Write out the records below once more, exactly as they stand.

-- start --

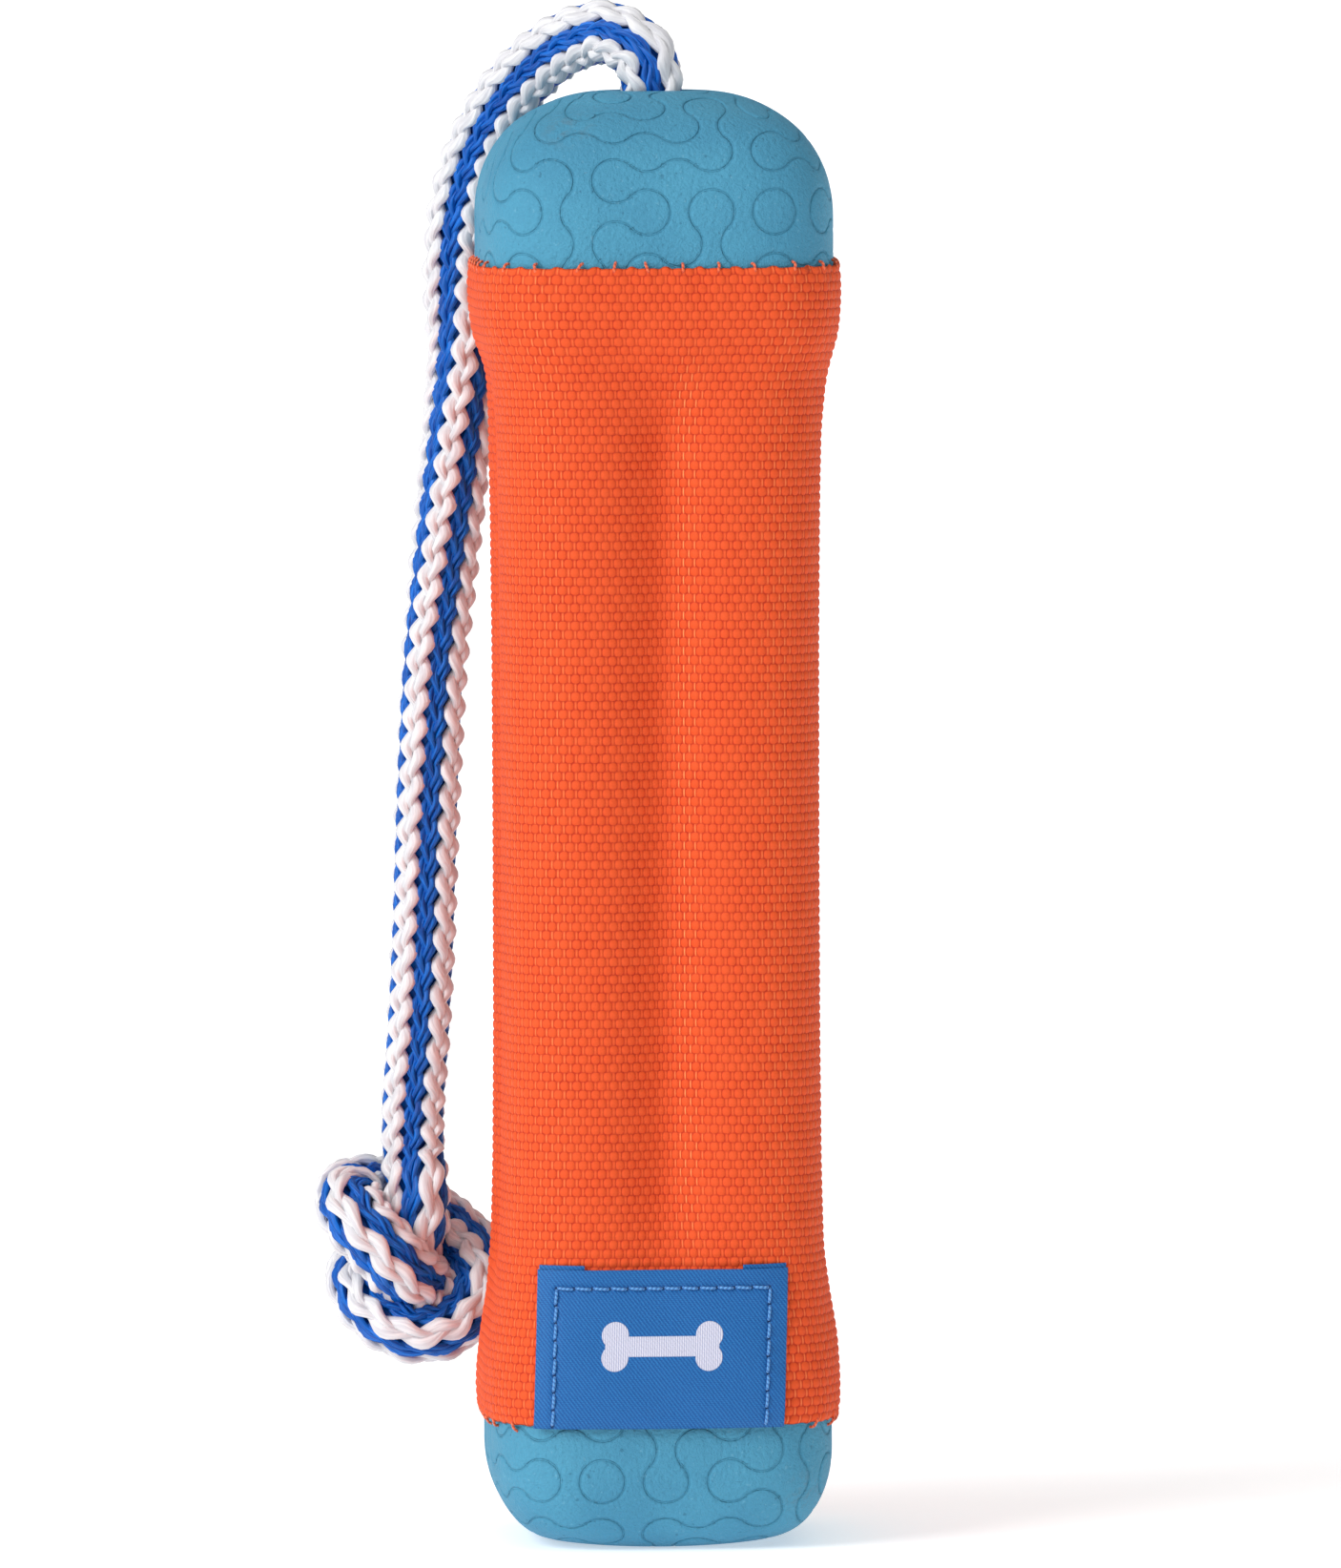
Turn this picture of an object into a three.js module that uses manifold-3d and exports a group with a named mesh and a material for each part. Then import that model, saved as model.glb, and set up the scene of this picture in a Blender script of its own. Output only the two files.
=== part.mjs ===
// Training bumper: a fetch toy with a fluted foam core in a woven sleeve, two moulded end
// caps and a plaited throw rope, knotted inside the top cap and at its free end.
// Millimetres, +Z up. The origin is the centre of the flat foot under the bottom cap, and
// the face that carries the woven label looks along -Y.

import * as THREE from 'three';
import { mergeVertices } from 'three/addons/utils/BufferGeometryUtils.js';
import Module from 'manifold-3d';

const wasm = await Module();
wasm.setup();

// Driving dimensions.
const LENGTH = 254; // foot to crown
const GAP = 0.3; // between pieces that touch
const SIDES = 56; // facets round the body, a multiple of 8

// The body's section is a superellipse. Half widths are measured to its flat faces.
const SQUARENESS = 4; // exponent of a fully squared section
const ROUND_RADIUS = 18; // a section narrower than this is round
const SQUARE_RADIUS = 26; // a section wider than this is fully squared

// Foam core: a squared rod with a flute down the middle of each face.
const CORE_HALF = 26.85;
const CORE_BOTTOM_Z = 14.3;
const CORE_TOP_Z = 228;
const FLUTE_DEPTH = 4;
const FLUTE_WIDTH = 7; // from a flute's centre to where it is a third as deep

// End caps. Each has a socket for the core and a shallow seat for the sleeve's hem.
const TOP_CAP_HALF = 30.8;
const TOP_SKIRT_Z = 211; // lower edge of the top cap
const CROWN_RADIUS = 7.5;
const CROWN_HEIGHT = 22;
const CROWN_POWER = 2.15;
const BOTTOM_CAP_HALF = 30;
const BOTTOM_SKIRT_Z = 37; // upper edge of the bottom cap
const FOOT_RADIUS = 16.8;
const FOOT_HEIGHT = 17;
const FOOT_POWER = 2.05;
const SEAT_DEPTH = 0.6;
const SKIRT_BEVEL = 3;
const SHOULDER_STEPS = 7;

// Throw rope, its bore in the top cap and the pocket that holds its inner knot.
const ROPE_RADIUS = 5.75;
const ROPE_SIDES = 10;
const BORE_RADIUS = ROPE_RADIUS + GAP;
const BORE_LIP = 1; // height of the bevel round the bore's mouth
const POCKET_RADIUS = 17;
const POCKET_BEVEL = 2;
const POCKET_BOTTOM_Z = 212;
const POCKET_TOP_Z = 241;
const ANCHOR_KNOT_SIZE = [15, 13.5, 13.7]; // half extents
const ANCHOR_KNOT_CENTRE = [0, 0, 226.5];
const END_KNOT_SIZE = [15.2, 13.2, 17]; // half extents
const END_KNOT_CENTRE = [-41.6, 33.5, 46];
const KNOT_SIDES = 14;
const KNOT_RINGS = 10;

// The rope's centreline, up out of the bore, over the crown's corner and down beside the
// body to the end knot. It bends about the first point of the hanging route.
const STEM_ROUTE = [
  [0, 0, 240.6], [0, 0, 247], [0, 0, 253], [-0.6, 0.6, 257.4], [-2.2, 2.2, 260.9],
];
const HANGING_ROUTE = [
  [-7, 7, 263.8], [-11.6, 11.6, 263.2], [-16.1, 16.1, 260.8], [-20.3, 20.3, 257],
  [-24.2, 24.2, 252.1], [-27.5, 27.5, 246.2], [-30.1, 30.1, 239.4], [-31.8, 31.8, 232],
  [-32.5, 32.5, 225], [-32.4, 32.4, 218], [-31.9, 31.8, 210], [-32.2, 31.8, 200],
  [-33.3, 32.1, 187], [-35.1, 32.7, 170], [-36.8, 33, 153], [-37.8, 33.2, 136],
  [-38.5, 33.3, 119], [-39.1, 33.4, 102], [-40, 33.4, 86], [-40.9, 33.5, 74],
  [-41.2, 33.5, 63.4],
];
const STEM_STEPS = 8;
const HANGING_STEPS = 30;

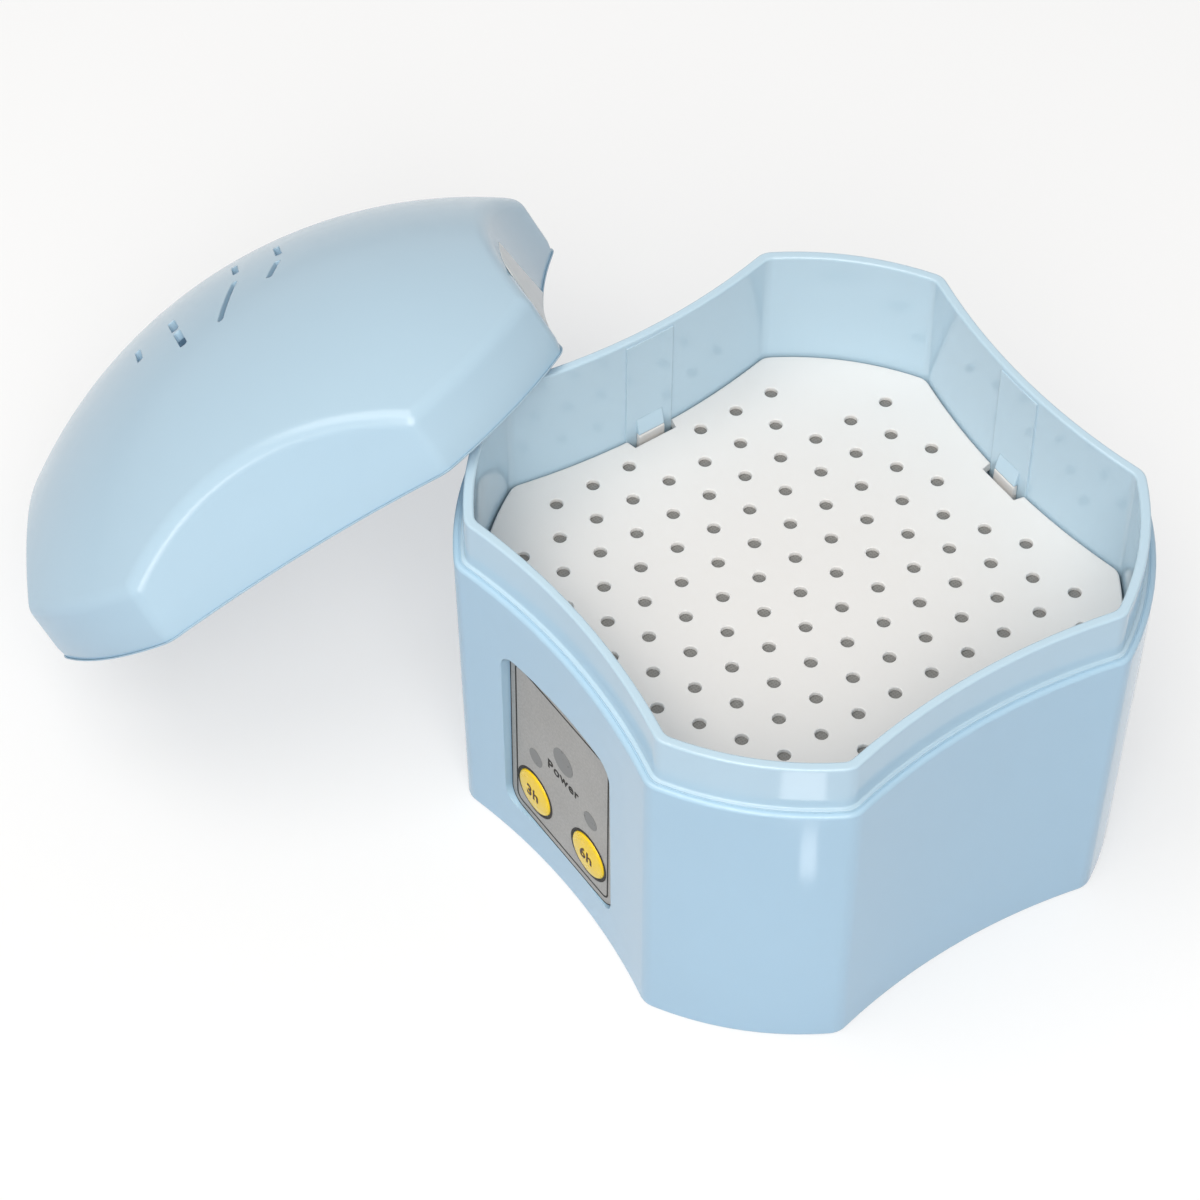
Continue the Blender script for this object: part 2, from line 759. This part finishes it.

-- end --

## Expected output
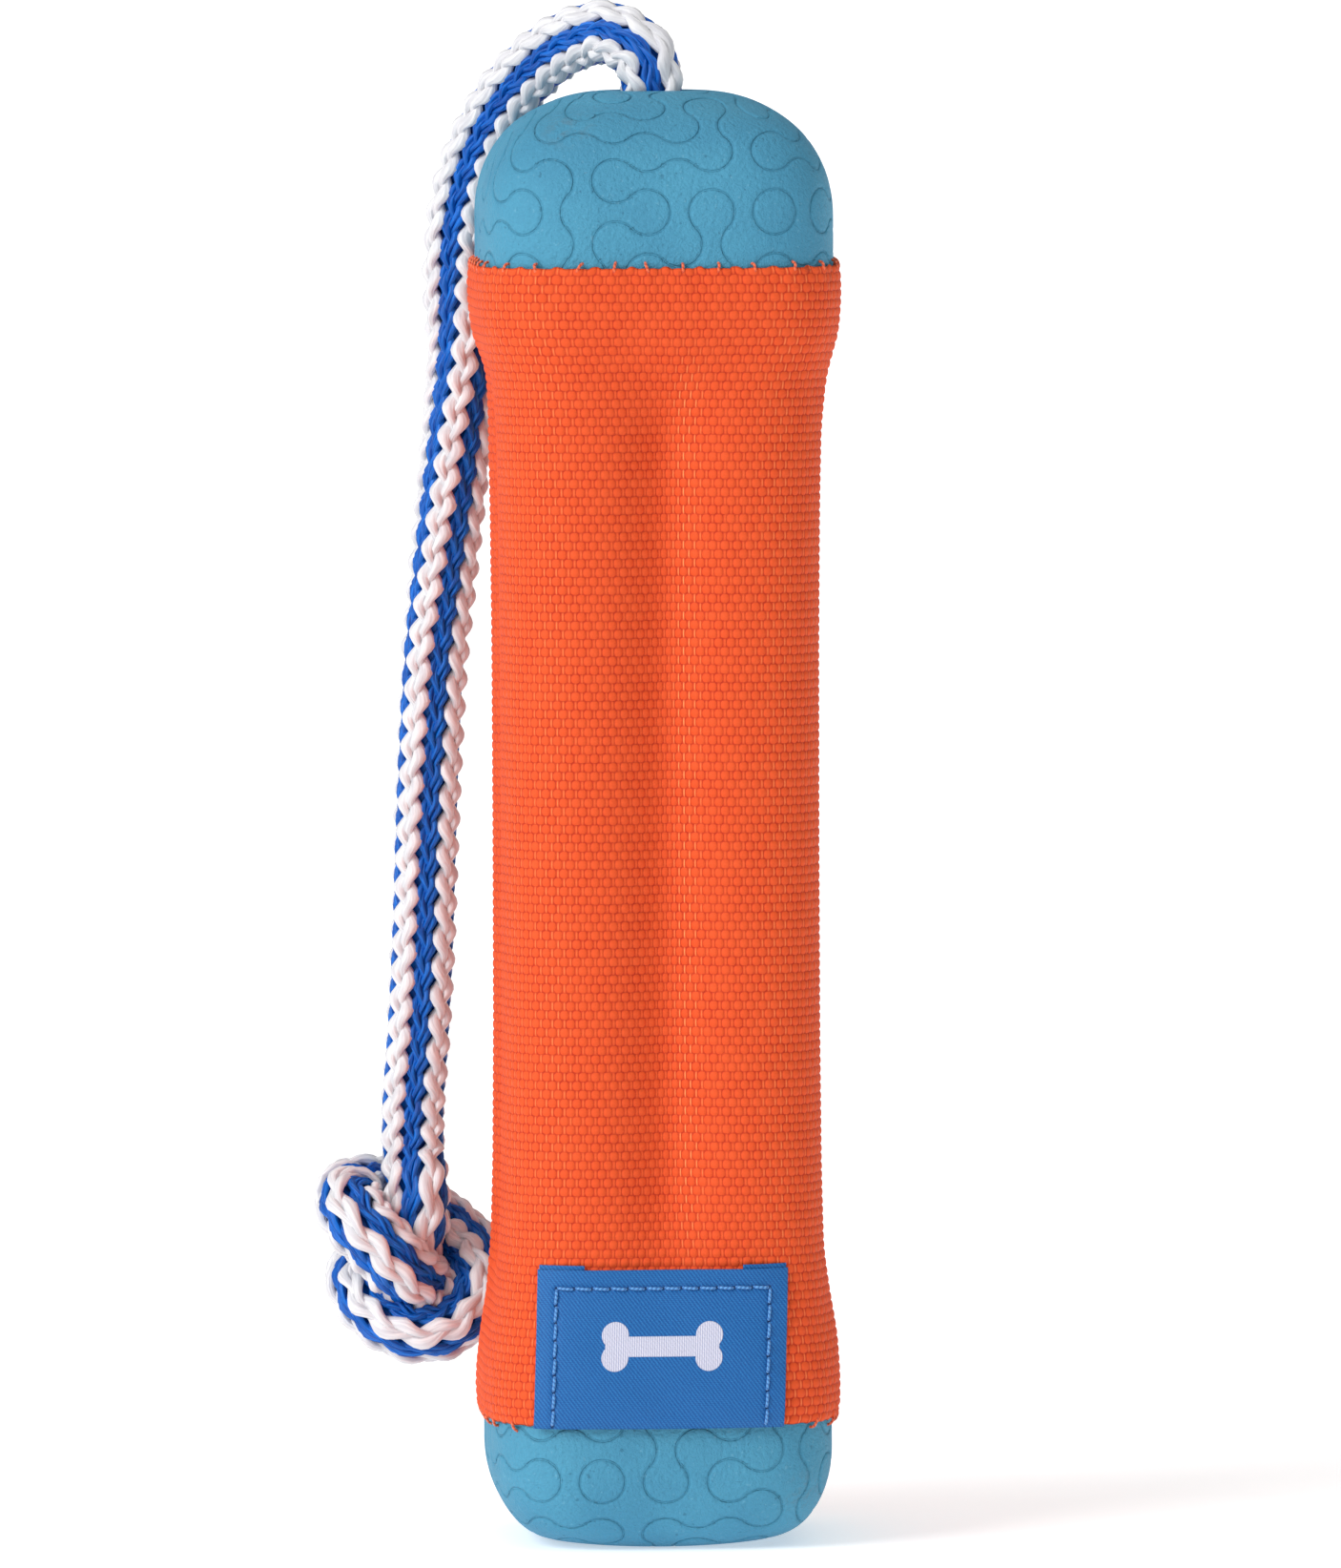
Turn this picture of an object into a three.js module that uses manifold-3d and exports a group with a named mesh and a material for each part. Then import that model, saved as model.glb, and set up the scene of this picture in a Blender script of its own. Output only the two files.
=== part.mjs ===
// Training bumper: a fetch toy with a fluted foam core in a woven sleeve, two moulded end
// caps and a plaited throw rope, knotted inside the top cap and at its free end.
// Millimetres, +Z up. The origin is the centre of the flat foot under the bottom cap, and
// the face that carries the woven label looks along -Y.

import * as THREE from 'three';
import { mergeVertices } from 'three/addons/utils/BufferGeometryUtils.js';
import Module from 'manifold-3d';

const wasm = await Module();
wasm.setup();

// Driving dimensions.
const LENGTH = 254; // foot to crown
const GAP = 0.3; // between pieces that touch
const SIDES = 56; // facets round the body, a multiple of 8

// The body's section is a superellipse. Half widths are measured to its flat faces.
const SQUARENESS = 4; // exponent of a fully squared section
const ROUND_RADIUS = 18; // a section narrower than this is round
const SQUARE_RADIUS = 26; // a section wider than this is fully squared

// Foam core: a squared rod with a flute down the middle of each face.
const CORE_HALF = 26.85;
const CORE_BOTTOM_Z = 14.3;
const CORE_TOP_Z = 228;
const FLUTE_DEPTH = 4;
const FLUTE_WIDTH = 7; // from a flute's centre to where it is a third as deep

// End caps. Each has a socket for the core and a shallow seat for the sleeve's hem.
const TOP_CAP_HALF = 30.8;
const TOP_SKIRT_Z = 211; // lower edge of the top cap
const CROWN_RADIUS = 7.5;
const CROWN_HEIGHT = 22;
const CROWN_POWER = 2.15;
const BOTTOM_CAP_HALF = 30;
const BOTTOM_SKIRT_Z = 37; // upper edge of the bottom cap
const FOOT_RADIUS = 16.8;
const FOOT_HEIGHT = 17;
const FOOT_POWER = 2.05;
const SEAT_DEPTH = 0.6;
const SKIRT_BEVEL = 3;
const SHOULDER_STEPS = 7;

// Throw rope, its bore in the top cap and the pocket that holds its inner knot.
const ROPE_RADIUS = 5.75;
const ROPE_SIDES = 10;
const BORE_RADIUS = ROPE_RADIUS + GAP;
const BORE_LIP = 1; // height of the bevel round the bore's mouth
const POCKET_RADIUS = 17;
const POCKET_BEVEL = 2;
const POCKET_BOTTOM_Z = 212;
const POCKET_TOP_Z = 241;
const ANCHOR_KNOT_SIZE = [15, 13.5, 13.7]; // half extents
const ANCHOR_KNOT_CENTRE = [0, 0, 226.5];
const END_KNOT_SIZE = [15.2, 13.2, 17]; // half extents
const END_KNOT_CENTRE = [-41.6, 33.5, 46];
const KNOT_SIDES = 14;
const KNOT_RINGS = 10;

// The rope's centreline, up out of the bore, over the crown's corner and down beside the
// body to the end knot. It bends about the first point of the hanging route.
const STEM_ROUTE = [
  [0, 0, 240.6], [0, 0, 247], [0, 0, 253], [-0.6, 0.6, 257.4], [-2.2, 2.2, 260.9],
];
const HANGING_ROUTE = [
  [-7, 7, 263.8], [-11.6, 11.6, 263.2], [-16.1, 16.1, 260.8], [-20.3, 20.3, 257],
  [-24.2, 24.2, 252.1], [-27.5, 27.5, 246.2], [-30.1, 30.1, 239.4], [-31.8, 31.8, 232],
  [-32.5, 32.5, 225], [-32.4, 32.4, 218], [-31.9, 31.8, 210], [-32.2, 31.8, 200],
  [-33.3, 32.1, 187], [-35.1, 32.7, 170], [-36.8, 33, 153], [-37.8, 33.2, 136],
  [-38.5, 33.3, 119], [-39.1, 33.4, 102], [-40, 33.4, 86], [-40.9, 33.5, 74],
  [-41.2, 33.5, 63.4],
];
const STEM_STEPS = 8;
const HANGING_STEPS = 30;

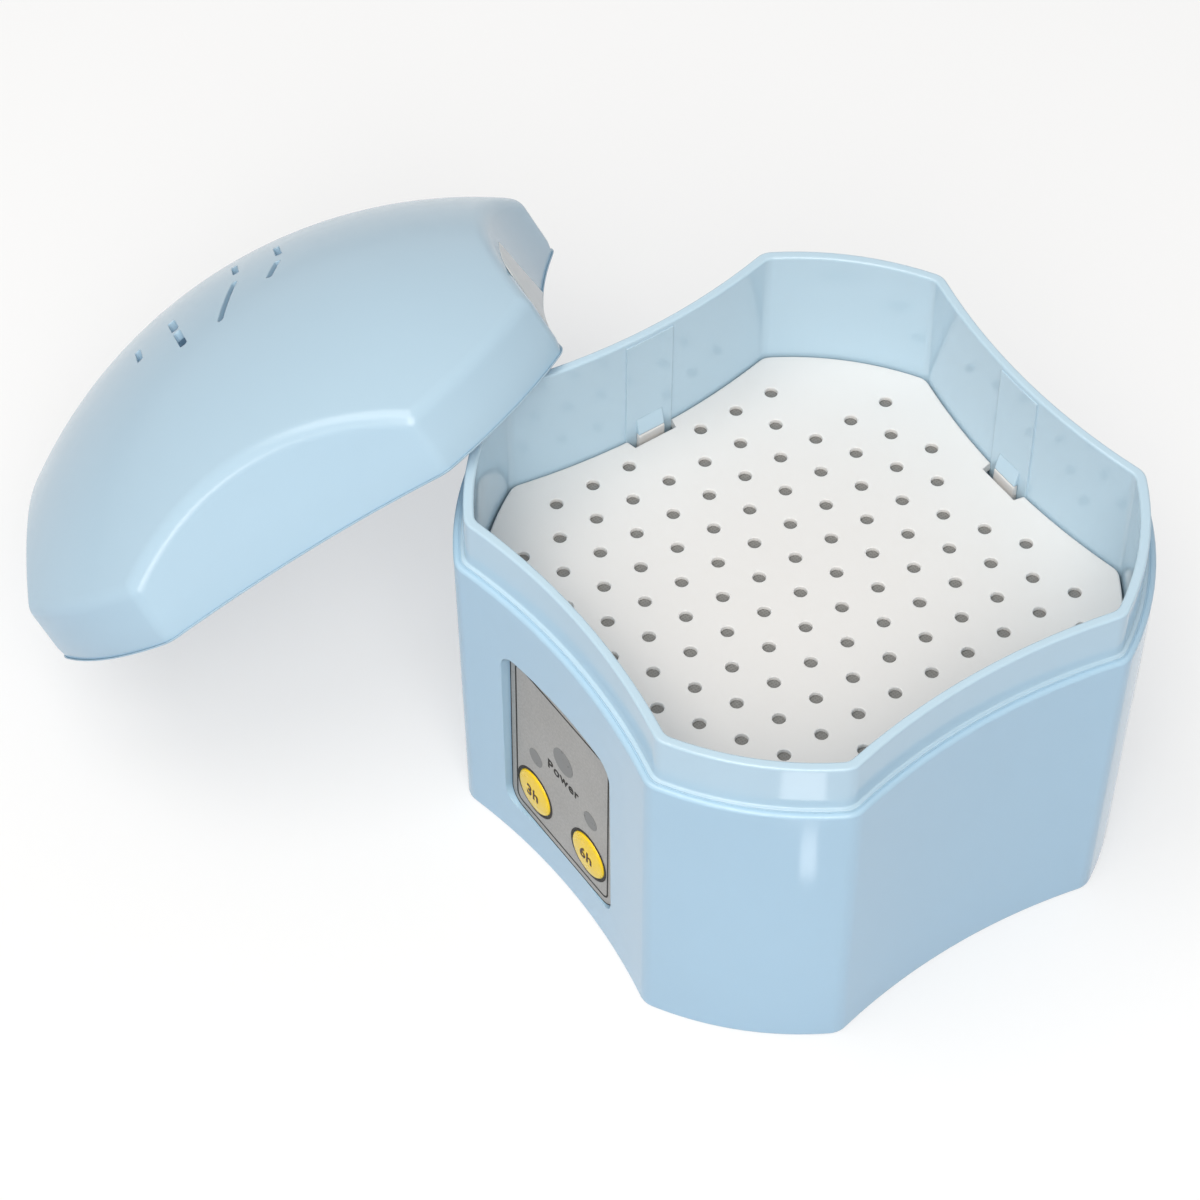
Continue the Blender script for this object: part 2, from line 759. This part finishes it.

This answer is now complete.